Abstract:
Part of Speech (POS) tagging is an important tool for processing natural languages. It is one of
the basic analytical model used in for many Natural language processing applications. It is the
process of marking up a word in a corpus as corresponding to a particular part of speech like
noun, verb, adjective and adverb. Automatic assignment of descriptors to the given tokens is
called Tagging. The descriptor is called a tag. The tag may indicate one of the parts of speech
category and the semantic information. So tagging is a kind of classification. The process of
assigning one of the parts of speech to the given word is called parts of speech tagging. It is
commonly referred to as POS tagging. In grammar, a part of speech (also known as word class,
lexical class, or lexical category) is a linguistic category of words (or more precisely lexical
items), which is generally defined by the syntactic or morphological behavior of the lexical item
in the language. Each part of speech explains not what the word is, but how the word is used.
In fact, the same word can be a noun in one sentence and a verb or adjective in another. In most
of the natural languages in the world, noun and verb are common linguistic categories among
others. Almost all languages have the lexical categories noun and verb, but beyond these there
are significant variations in different languages. The significance of the part of speech for
language processing is that it gives a significant amount of information about the word and its
neighbours.
There are different approaches to the problem of assigning a part of speech tag to each word of
a natural language sentence. The most widely used methods for English are the statistical
methods that is Hidden Markov Model (HMM) based tagging and the rule based or
transformation based methods. Subsequent researches add various modifications to these basic
approaches to improve the performance of the taggers for English. In this paper we present a
comparison of the different researches that was carried out of POS tagging for Sinhala language.
For Sinhala language, there were 4 reported work for developing a POS tagger. In 2004, a HMM
based POS tagger was proposed using bigram model and reported only 60% of accuracy.

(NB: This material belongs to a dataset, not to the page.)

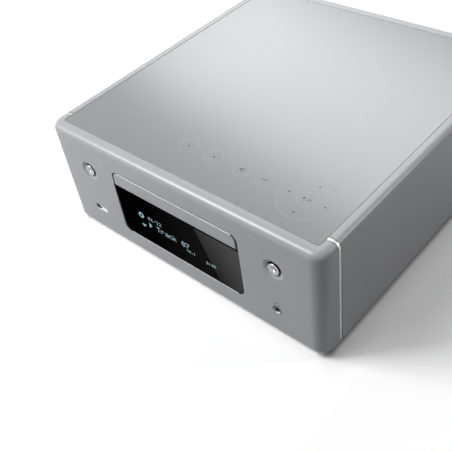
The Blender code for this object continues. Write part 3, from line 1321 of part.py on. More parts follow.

Another HMM based approach was tried out for Sinhala language in 2013 and reported a 62%
of accuracy. In 2016, another research was reported 72% of accuracy which was a hybrid
approach based on bi-gram HMM and rules based approach in predicting the relevant tag for
unknown words. The tagger that we have developed is based on a trigram based HMM
approach, which used the knowledge of distribution of words and parts of speech categories in
predicting the relevant tag for unknown words. The Witten-Bell discounting technique was used
for smoothing and our approach gave an accuracy of 91.50% with a corpus of 90551 annotated
words.